Response:  In Tractate Berakhot 30b it is said that Rabbi Judah used to adorn himself in fine clothes when he prayed, since it is written, “Bow down to the Lord majestic in holiness.”  In Tractate Shabbat 10a it is said that Rabba bar Rav Huna was punctilious about wearing important shoes on his feet when he prayed, and he based this on the Scriptural saying, “prepare to meet your G-d, O Israel,” that is to say, put on finery before Him when you pray.  Maimonides said as follows (Hilkhot Tefillah 4.5):   “Before praying a person must first see to it that his clothes are proper and he must dress himself up before praying, as it is written, ‘Bow down to the Lord majestic in holiness.’ Therefore one should pray neither bareheaded, nor barefoot, if it is the custom in his region not to stand in the presence of important personages without footwear.”   In the Tur and the Shulhan Arukh, Orah Hayyim (par. 98.4) we find:   Prayer is instead of sacrifice, and therefore it is fitting that a person wear especially fine garments for prayer, just as the priests had special priestly garments, except that not every person can afford this, but in any event it is right and proper that he have specially clean trousers for prayer.  The leader of prayers must take care all the more so.

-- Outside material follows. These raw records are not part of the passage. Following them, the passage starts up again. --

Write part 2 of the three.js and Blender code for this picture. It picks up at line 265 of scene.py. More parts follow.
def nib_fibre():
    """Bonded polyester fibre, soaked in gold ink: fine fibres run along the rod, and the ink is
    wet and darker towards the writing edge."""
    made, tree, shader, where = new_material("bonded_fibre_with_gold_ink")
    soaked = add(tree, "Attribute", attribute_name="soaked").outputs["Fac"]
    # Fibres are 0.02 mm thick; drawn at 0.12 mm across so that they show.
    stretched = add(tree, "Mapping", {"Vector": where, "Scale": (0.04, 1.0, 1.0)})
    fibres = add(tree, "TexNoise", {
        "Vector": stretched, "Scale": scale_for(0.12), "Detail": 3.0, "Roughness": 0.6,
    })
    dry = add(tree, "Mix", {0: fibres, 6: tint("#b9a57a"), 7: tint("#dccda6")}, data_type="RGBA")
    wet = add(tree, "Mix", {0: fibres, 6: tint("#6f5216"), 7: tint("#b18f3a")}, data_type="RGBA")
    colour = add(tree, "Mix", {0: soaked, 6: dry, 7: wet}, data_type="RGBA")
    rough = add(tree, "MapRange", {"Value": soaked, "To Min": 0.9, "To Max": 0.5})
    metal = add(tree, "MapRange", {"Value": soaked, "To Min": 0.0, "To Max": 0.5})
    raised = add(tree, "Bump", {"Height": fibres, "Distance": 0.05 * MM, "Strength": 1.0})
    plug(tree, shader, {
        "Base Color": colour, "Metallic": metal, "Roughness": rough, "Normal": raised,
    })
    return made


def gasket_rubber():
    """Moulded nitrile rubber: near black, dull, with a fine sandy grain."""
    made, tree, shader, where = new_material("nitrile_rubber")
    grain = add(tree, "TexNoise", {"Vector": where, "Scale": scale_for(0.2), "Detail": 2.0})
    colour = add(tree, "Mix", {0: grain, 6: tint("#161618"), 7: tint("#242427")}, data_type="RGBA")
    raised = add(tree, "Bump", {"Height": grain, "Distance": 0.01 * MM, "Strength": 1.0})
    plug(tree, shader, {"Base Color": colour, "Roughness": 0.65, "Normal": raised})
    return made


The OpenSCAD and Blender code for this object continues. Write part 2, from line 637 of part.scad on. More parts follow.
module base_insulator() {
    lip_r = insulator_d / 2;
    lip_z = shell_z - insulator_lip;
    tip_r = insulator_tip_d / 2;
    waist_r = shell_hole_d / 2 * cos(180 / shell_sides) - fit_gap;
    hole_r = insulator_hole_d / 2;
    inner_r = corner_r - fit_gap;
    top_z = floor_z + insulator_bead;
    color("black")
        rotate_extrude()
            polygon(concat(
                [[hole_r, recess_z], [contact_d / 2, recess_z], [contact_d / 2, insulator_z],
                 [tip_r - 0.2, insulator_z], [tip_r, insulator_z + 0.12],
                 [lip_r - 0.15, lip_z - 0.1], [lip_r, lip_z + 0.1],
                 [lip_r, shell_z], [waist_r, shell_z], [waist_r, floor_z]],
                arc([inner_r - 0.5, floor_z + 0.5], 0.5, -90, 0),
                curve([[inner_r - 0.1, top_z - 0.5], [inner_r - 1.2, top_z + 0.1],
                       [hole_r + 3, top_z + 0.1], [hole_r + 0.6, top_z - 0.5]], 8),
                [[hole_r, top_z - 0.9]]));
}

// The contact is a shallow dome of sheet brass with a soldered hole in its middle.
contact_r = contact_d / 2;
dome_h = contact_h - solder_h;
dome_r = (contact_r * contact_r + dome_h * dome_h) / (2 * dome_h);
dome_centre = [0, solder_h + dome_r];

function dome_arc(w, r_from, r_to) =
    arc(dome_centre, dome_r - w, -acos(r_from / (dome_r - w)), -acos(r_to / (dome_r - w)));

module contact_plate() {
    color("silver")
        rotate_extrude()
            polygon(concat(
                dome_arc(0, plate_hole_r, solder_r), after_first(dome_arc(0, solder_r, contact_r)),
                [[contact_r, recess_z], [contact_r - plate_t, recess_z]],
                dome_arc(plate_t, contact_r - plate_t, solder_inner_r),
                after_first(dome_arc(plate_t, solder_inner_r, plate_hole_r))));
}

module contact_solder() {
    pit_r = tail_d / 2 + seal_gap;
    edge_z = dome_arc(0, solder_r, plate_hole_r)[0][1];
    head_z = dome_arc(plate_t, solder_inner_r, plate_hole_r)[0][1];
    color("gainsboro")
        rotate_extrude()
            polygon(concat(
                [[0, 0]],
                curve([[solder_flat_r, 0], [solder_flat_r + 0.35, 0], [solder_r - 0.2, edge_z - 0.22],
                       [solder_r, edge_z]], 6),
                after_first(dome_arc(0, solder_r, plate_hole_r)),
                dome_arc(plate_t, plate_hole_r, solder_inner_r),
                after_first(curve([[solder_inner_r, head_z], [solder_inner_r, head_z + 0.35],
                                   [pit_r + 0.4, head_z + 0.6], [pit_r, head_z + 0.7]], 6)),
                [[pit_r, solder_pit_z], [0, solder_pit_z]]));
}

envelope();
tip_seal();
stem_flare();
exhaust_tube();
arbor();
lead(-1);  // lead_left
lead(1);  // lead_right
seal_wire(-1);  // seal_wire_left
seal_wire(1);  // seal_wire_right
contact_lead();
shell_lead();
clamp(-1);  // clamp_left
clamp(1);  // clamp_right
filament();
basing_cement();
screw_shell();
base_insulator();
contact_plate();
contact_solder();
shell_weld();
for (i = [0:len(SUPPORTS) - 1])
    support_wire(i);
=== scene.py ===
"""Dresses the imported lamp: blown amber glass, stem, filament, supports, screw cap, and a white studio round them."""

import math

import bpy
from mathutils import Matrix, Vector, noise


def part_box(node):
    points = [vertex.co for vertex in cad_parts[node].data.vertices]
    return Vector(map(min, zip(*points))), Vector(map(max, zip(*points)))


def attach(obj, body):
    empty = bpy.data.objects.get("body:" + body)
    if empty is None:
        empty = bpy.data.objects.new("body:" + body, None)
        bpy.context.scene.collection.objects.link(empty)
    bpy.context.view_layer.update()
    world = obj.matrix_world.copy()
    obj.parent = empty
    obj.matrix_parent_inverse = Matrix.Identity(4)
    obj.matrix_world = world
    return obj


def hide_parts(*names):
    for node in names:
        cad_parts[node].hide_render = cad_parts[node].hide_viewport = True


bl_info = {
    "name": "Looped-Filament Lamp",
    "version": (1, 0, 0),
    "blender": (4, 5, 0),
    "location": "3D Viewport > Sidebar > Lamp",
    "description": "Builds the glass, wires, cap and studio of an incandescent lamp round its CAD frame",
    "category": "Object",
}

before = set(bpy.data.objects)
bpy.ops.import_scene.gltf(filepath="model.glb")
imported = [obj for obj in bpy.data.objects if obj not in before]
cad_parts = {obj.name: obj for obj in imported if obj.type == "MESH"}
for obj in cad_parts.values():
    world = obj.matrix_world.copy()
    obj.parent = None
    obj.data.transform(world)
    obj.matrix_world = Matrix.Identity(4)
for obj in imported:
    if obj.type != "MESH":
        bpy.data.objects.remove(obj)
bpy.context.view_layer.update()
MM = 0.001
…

The remarks by Rabbi Ovadiah Yosef sum up the approach taken by the halakhah, that when we stand before the Lord in prayer we must take care to dress appropriately, ideally in special garments for this important occasion, garments which meet the criteria of clothing for sacred worship.

                                                                                                                                         



[1] Rabbi Asher Weiss, Minhat Asher, Jerusalem 2002.

[2] Ibid.

[3] Par. 12.1

[4] Resp. Yehaveh Da’at, part 4, par. 8.